▼

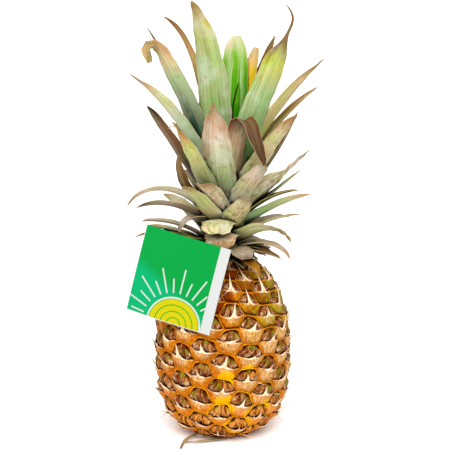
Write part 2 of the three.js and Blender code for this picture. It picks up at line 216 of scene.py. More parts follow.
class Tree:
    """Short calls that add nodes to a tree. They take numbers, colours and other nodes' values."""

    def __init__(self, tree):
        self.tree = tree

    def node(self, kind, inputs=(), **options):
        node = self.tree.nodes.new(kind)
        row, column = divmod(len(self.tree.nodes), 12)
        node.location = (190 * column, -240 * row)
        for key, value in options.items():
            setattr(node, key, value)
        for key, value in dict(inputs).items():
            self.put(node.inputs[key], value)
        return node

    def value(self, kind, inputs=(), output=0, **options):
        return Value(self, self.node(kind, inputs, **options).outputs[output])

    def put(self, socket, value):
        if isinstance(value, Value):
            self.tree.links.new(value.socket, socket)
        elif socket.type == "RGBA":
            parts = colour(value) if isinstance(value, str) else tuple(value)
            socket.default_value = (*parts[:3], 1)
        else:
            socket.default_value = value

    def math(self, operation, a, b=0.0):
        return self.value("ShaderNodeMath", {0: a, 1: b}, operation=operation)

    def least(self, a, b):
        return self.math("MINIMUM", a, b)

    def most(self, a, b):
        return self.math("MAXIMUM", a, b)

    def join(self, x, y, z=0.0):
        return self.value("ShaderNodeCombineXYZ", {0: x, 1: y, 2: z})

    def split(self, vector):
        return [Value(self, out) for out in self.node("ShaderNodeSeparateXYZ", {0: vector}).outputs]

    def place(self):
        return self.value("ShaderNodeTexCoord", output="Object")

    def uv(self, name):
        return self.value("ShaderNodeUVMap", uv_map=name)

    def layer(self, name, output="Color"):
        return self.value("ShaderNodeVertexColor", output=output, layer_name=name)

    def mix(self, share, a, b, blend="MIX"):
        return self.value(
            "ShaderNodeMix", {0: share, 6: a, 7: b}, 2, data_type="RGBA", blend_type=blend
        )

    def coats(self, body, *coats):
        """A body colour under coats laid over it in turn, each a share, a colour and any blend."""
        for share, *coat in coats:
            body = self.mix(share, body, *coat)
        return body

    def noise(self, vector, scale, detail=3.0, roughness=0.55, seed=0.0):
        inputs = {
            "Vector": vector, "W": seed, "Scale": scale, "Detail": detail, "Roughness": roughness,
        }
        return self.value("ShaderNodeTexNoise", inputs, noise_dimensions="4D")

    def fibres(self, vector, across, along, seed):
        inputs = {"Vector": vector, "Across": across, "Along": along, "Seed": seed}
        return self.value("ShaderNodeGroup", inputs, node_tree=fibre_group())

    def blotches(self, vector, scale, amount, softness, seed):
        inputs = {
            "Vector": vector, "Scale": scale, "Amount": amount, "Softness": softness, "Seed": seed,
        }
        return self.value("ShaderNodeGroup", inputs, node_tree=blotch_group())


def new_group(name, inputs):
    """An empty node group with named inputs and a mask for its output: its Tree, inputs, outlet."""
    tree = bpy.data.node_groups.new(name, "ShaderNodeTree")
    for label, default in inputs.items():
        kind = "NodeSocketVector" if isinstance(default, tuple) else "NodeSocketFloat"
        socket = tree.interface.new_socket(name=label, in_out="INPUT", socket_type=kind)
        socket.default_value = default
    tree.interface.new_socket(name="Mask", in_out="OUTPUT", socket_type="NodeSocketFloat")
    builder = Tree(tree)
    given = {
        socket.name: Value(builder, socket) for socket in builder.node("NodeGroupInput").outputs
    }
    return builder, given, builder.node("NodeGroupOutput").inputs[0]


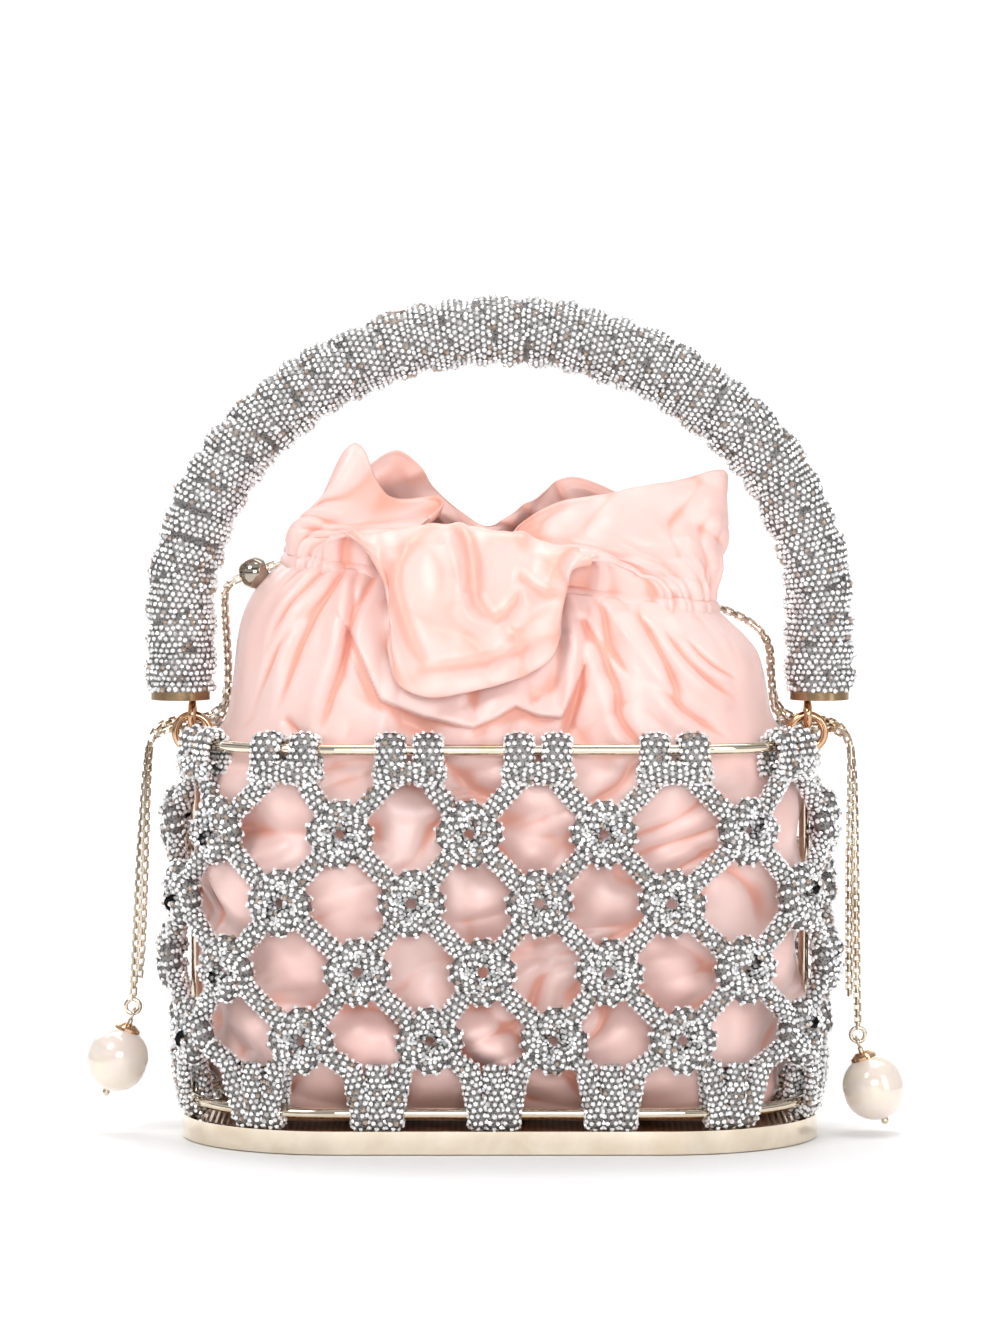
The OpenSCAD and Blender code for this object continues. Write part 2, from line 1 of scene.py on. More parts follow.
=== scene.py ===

▲

-- WHAT THE EXERCISE ASKS --
Filter out every line that lacks the word "parts", and copy the rest.

-- THE REPLY --
Write part 2 of the three.js and Blender code for this picture. It picks up at line 216 of scene.py. More parts follow.
            parts = colour(value) if isinstance(value, str) else tuple(value)
            socket.default_value = (*parts[:3], 1)
The OpenSCAD and Blender code for this object continues. Write part 2, from line 1 of scene.py on. More parts follow.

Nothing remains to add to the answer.